Sinners and Saints

I am a sinner living amongst saints. That is not to say I am an evil person. In fact, if asked to describe myself, I would offer up descriptors such as empathetic, loyal, pleasant, loving, and caring. But none of these characteristics override the fact that there are moments in my life where I have failed to live up to these ideals so monumentally that forgiveness is not an option.

It’s often said we all have skeletons in our closets. My closet has living, breathing bodies of accusation and condemnation. They stand daily in judgment of my past and trip me up constantly in any hope I might have of a future. They know things my closest friends don’t, and if they did, they wouldn’t be my closest friends or any friends at all, for that matter. There is simply such an evil pale cast over my past that I am incapable of fully living in the present.

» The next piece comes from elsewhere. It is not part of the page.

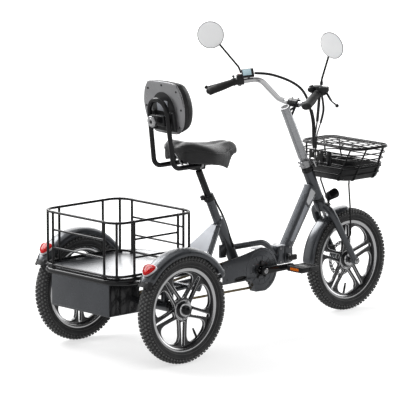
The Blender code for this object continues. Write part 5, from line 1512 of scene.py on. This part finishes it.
def fork_parts(mats):
    p = Piece(mats)
    top, low = steer_point(0.466), steer_point(0.428)
    p.knob(top, low, ((0, 0.0215), (0.08, 0.0238), (0.85, 0.0240), (1, 0.021)), "gunmetal", 48)
    p.tube([steer_point(0.643), steer_point(0.450)], 0.0166, "steel", 32)
    for _, side in SIDES:
        leg = [(1.022, 0.006, 0.444), (1.030, 0.046, 0.424), (1.048, 0.053, 0.390), (WHEELBASE, 0.053, 0.206)]
        path = rounded_path(sided(leg, side), 0.03, 10)
        radii = [1.15] * (len(path) - 1) + [0.85]
        p.tube(path, 0.0135, "gunmetal", 32, radii=radii)
        foot = Vector((WHEELBASE, 0.053 * side, AXLE_Z))
        p.rod(foot - Vector((0, 0.0095 * side, 0)), foot + Vector((0, 0.0112 * side, 0)), 0.0152, "gunmetal", 36)
        p.bolt((1.1175, (0.053 + 0.0118) * side, 0.300), (0, side, 0), 0.0048, 0.0035)
    p.box((1.032, -0.006, 0.438), (1.0535, 0.006, 0.448), "gunmetal", bevel=0.0015)
    radial = Vector((-0.5264, 0, 0.8502))
    hub = Vector((WHEELBASE, 0, AXLE_Z))
    p.rod(hub + radial * 0.2222, hub + radial * 0.2700, 0.006, "steel", 20)
    p.done("fork_with_legs", "fork", "gunmetal_paint", ["fork"])

    p = Piece(mats)
    middle = steer_point(0.6275)
    down = (steer_point(0.4) - steer_point(0.5)).normalized()
    place = along(middle, middle + down)
    ring = ((0.0228, 0.0158), (0.0235, 0.0148), (0.0235, 0.0052), (0.0228, 0.0044), (0.0228, -0.0044), (0.0235, -0.0052), (0.0235, -0.0148), (0.0228, -0.0158), (0.0172, -0.0160), (0.0172, 0.0160))
    p.lathe(ring, place, "steel", 56)
    for z in (0.634, 0.620):
        at = steer_point(z) + Vector((-0.020, -0.014, -0.006))
        p.rod(at, at + Vector((0, 0.028, 0)), 0.0048, "steel", 20)
    p.done("stem_clamp_ring", "fork", "brushed_steel", ["stem_collar"])

    p = Piece(mats)
    start = middle + Vector((0.024, -0.022, 0.012))
    p.rod(start - Vector((0, 0.008, 0)), start + Vector((0, 0.008, 0)), 0.0065, "steel", 28)
    p.tube([start, start + Vector((0.006, -0.003, -0.016)), start + Vector((0.012, -0.006, -0.030))], 0.004, "chrome", 16)
    p.done("stem_quick_release", "stem_clamp", "brushed_steel", ["stem_clamp_lever"])

    p = Piece(mats)
    barrel_start, barrel_end = Vector((1.055, 0, 0.4725)), Vector((1.104, 0, 0.4855))
    shape = (
        (0, 0.0105), (0.03, 0.0135), (0.10, 0.0162), (0.14, 0.0172), (0.15, 0.0150), (0.20, 0.0150), (0.21, 0.0174),
        (0.26, 0.0175), (0.27, 0.0153), (0.32, 0.0153), (0.33, 0.0178), (0.38, 0.0179), (0.39, 0.0158), (0.44, 0.0158),
        (0.45, 0.0182), (0.62, 0.0192), (0.80, 0.0198), (0.97, 0.0200), (1.0, 0.0192), (1.0, 0.0172), (0.95, 0.0165),
    )
    p.knob(barrel_start, barrel_end, shape, "gloss", 48)
    ahead = (barrel_end - barrel_start).normalized()
    p.knob(barrel_end - ahead * 0.0034, barrel_end + ahead * 0.0012, ((0, 0.0168), (0.6, 0.0160), (0.85, 0.0110), (1, 0.0030)), "clear", 40)
    p.tube([(1.070, 0, 0.472), (1.060, 0, 0.443)], 0.0045, "gloss", 16)
    p.rod((1.060, -0.010, 0.443), (1.060, 0.010, 0.443), 0.006, "gloss", 24)
    for side in (1, -1):
        p.bolt((1.060, 0.0098 * side, 0.443), (0, side, 0), 0.0042, 0.0026)
    p.done("headlamp_barrel", "headlamp", "black_plastic", ["headlamp"])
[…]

By now you are certainly wondering exactly what it is that I could have done that is evil writ so large as to paralyze me so. Does it really matter that you know? If it does, I am sorry to disappoint you. But much like the urban myth that chanting, “Candyman” three times in a mirror will unleash unspeakable evil upon an individual, so might uttering my sins even once unleash an equal tragedy. I can’t risk it. But for the sake of making my point, feel free to imagine the one thing you could never forgive, and go ahead and imagine that to be the case. It’s a lot less painful for both of us.

I have no hope for the future, at least not any hope of being anything more than the mediocre person my sins condemn me to. I cannot become rich or famous as either would find me out. I cannot love too deeply because once someone gets too close, I have to move on. It is a miserable plain of existence that I live upon, and at times I have felt greatly like calling it a proverbial day. But no, I carry on, seeking only to experience isolated moments of happiness and joy. Though my most grievous sins are thirty years past, they are as close as a look over my shoulder, and they make breathing freely hard.

When I say I am living among saints, that is not to imply that others are without their own evil. I mean that by comparison to my own crimes, they are above reproach. I live amongst these saints, and if an outsider looking in were to observe, I’d blend right in and look saintly as well. But from me, the insider looking out, I know the monumental difference. And that’s all that really matters, isn’t it?